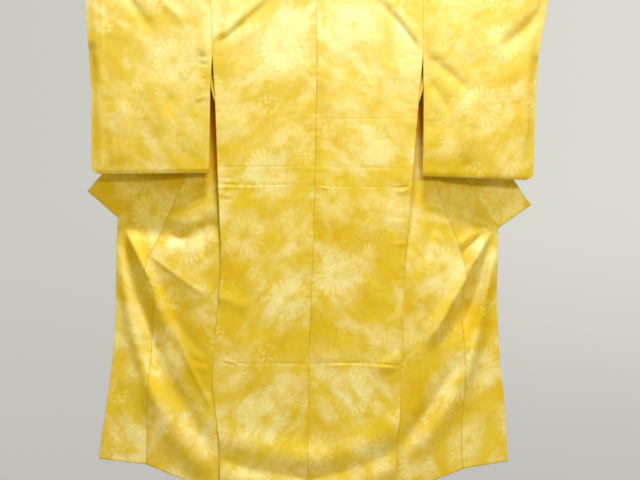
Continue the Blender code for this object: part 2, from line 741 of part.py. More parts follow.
def build_rod():
    bpy.ops.mesh.primitive_cylinder_add(vertices=ROD_SIDES, radius=ROD_RADIUS, depth=ROD_LENGTH,
                                        rotation=(0.0, math.pi / 2, 0.0))
    rod = bpy.context.object
    rod.name = "rod"
    for collection in list(rod.users_collection):
        collection.objects.unlink(rod)
    COLLECTION.objects.link(rod)
    rod.data.materials.append(material("rod", WOOD, 0.5))
    rod.data.shade_smooth()
    rod.data.set_sharp_from_angle(angle=math.radians(40))


def main():
    clear_scene()
    bpy.context.scene.collection.children.link(COLLECTION)
    build_rod()
    for side in ("left", "right"):
        build_body(side)
        build_sleeve(side)
        build_okumi(side)
    build_collar()


main()
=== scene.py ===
"""Looks of the kimono on a rod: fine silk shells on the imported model's form, their pattern and the room.

Metres, +Z up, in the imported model's own frame. The origin is the middle of the rod, and the back of the
garment faces -Y. Left and right are the viewer's.
"""
import math
from collections import namedtuple

import bpy
import numpy as np
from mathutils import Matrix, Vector, noise


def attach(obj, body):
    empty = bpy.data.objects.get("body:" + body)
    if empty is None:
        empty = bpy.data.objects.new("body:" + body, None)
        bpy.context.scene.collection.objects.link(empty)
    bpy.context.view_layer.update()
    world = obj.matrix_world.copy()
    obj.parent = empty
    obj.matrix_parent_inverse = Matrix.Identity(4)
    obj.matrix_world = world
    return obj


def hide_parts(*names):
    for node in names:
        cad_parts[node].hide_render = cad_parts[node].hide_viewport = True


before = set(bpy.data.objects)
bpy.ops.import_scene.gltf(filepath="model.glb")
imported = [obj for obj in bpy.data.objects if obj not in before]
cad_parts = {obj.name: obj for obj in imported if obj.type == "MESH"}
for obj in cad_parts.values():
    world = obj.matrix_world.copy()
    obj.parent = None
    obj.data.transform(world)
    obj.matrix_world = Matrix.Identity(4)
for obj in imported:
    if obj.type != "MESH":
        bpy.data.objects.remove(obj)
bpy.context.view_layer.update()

# Driving dimensions, the same as the solids have
WALL = 0.0012
SEAM_GAP = 0.0003
ROD_RADIUS = 0.011
GARMENT_LENGTH = 1.47
ARMHOLE_DROP = 0.225
SIDE_SEAM_TOP = 0.37
OKUMI_TOP = 0.20
COLLAR_END = 0.82
NECK_HALF_WIDTH = 0.085
NECK_DROP = 0.030
COLLAR_SLOPE = 0.2012
COLLAR_FOLDED = 0.057
COLLAR_OPEN = 0.112
COLLAR_RETURN = 0.039
COLLAR_HEM = 0.005
COLLAR_FOLDED_TO = 0.25
COLLAR_OPEN_FROM = 0.70
COLLAR_SAG = {"left": 0.027, "right": 0.018}
SOLID_ARC_STEPS = 6
SHOULDER_RADIUS = (ROD_RADIUS + SEAM_GAP + WALL / 2) / math.cos(math.pi / SOLID_ARC_STEPS / 2)
SEAM_TURN = 0.004
CREASE_START = 0.012
CREASE_ROLL = 0.05
ROLL_RADIUS = 0.0045
SEAM_ROLL_RADIUS = 0.0017
SIDE_ROLL_RADIUS = 0.0007
LEAST_ROLL = 0.006
OPEN_SLACK = 0.010
LEAN_DROP = 0.11
SLEEVE_CORNER = 0.020
BODY_WIDTH = 0.30
SLEEVE_WIDTH = 0.35
FIRST_LAYER_DEPTH = 0.0135
COLLAR_DEPTH = 0.024

# The shells: cloth thickness, cell size, and how far a sewn edge turns in over its last millimetres
SHELL = 0.0009
CELL = 0.0052
TURN_IN = 0.0006
TURN_WIDTH = 0.0026
EDGE_STEPS = (0.0, 0.0012, 0.0026, 0.0045)
ALLOWANCE = 0.0040
ALLOWANCE_DEPTH = 0.0020
LEAST_ALLOWANCE = 0.0004
NECK_ALLOWANCE = 0.8
ARMHOLE_TUCK = 0.4
SLACK_LOWERED = 1.25
LEAST_FIRST_WIDTH = 0.03
LEAST_TURNED_WIDTH = 0.05
LEAST_OKUMI_WIDTH = 0.02
SLEEVE_LEAST_GAP = 0.002
SLEEVE_SEAM_GAP = 0.0008

# Where something starts below the shoulder
FIRST_LAYER_FROM = 0.15
LAYERS_JOIN_FROM = 0.45
ROLL_TIGHTENS_FROM = 0.35
TURNED_LEVEL_FROM = 0.30
EVEN_FROM = 0.02
SLEEVE_LOOSE_FROM = 0.02
SLEEVE_CALM_AT = 0.10
OKUMI_TOP_GAP = 0.02
SLEEVE_EVEN_TO = 0.52
SLEEVE_TAIL_TO = 0.575
FRONT_FROM = 0.0125
LEAST_DROP = 0.002
ARMHOLE_MARGIN = 0.001

# The distances over which something comes in or fades out
LAYERS_JOIN_OVER = 0.42
EVEN_OVER = 0.20
NECK_RELIEF_FADE = 0.12
RELIEF_FADE = 0.10
SHOULDER_FADE = 0.10
SLEEVE_FOLD_FADE = 0.08
FOLD_FADE = 0.030
SEAM_FADE = 0.025
CREASE_FADE = 0.020
ARMHOLE_FADE = 0.02
BOTTOM_FADE = 0.010
COLLAR_END_FADE = 0.01

# Shares, without a unit
FIRST_LAYER_RISE = 1.3
TURNED_RISE = 0.9
COLLAR_GAP = 1.5
COLLAR_STEP = 1.2
LEAN_DELAY = 0.3
SLEEVE_FRONT_FOLDS = 0.6
SLEEVE_FRONT_RELIEF = 0.7
SLEEVE_CLOSING = 0.75
MOUTH_PINCH, SEWN_PINCH = 0.55, 0.10
USUAL_CREASE, CREASE_CHANGE = 0.75, 1.1
FAINTEST_CREASE, SHARPEST_CREASE = 0.2, 1.3


def table(kind, rows):
    return tuple(kind(*row) for row in rows)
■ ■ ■
◆ **Request**: Repeat these lines exactly and nothing more: the one containing "bpy.context.scene.collection.children.link(COLLECTION)", the one containing "import numpy as np", and all the lines between.

◆ **Task response**:
    bpy.context.scene.collection.children.link(COLLECTION)
    build_rod()
    for side in ("left", "right"):
        build_body(side)
        build_sleeve(side)
        build_okumi(side)
    build_collar()


main()
=== scene.py ===
"""Looks of the kimono on a rod: fine silk shells on the imported model's form, their pattern and the room.

Metres, +Z up, in the imported model's own frame. The origin is the middle of the rod, and the back of the
garment faces -Y. Left and right are the viewer's.
"""
import math
from collections import namedtuple

import bpy
import numpy as np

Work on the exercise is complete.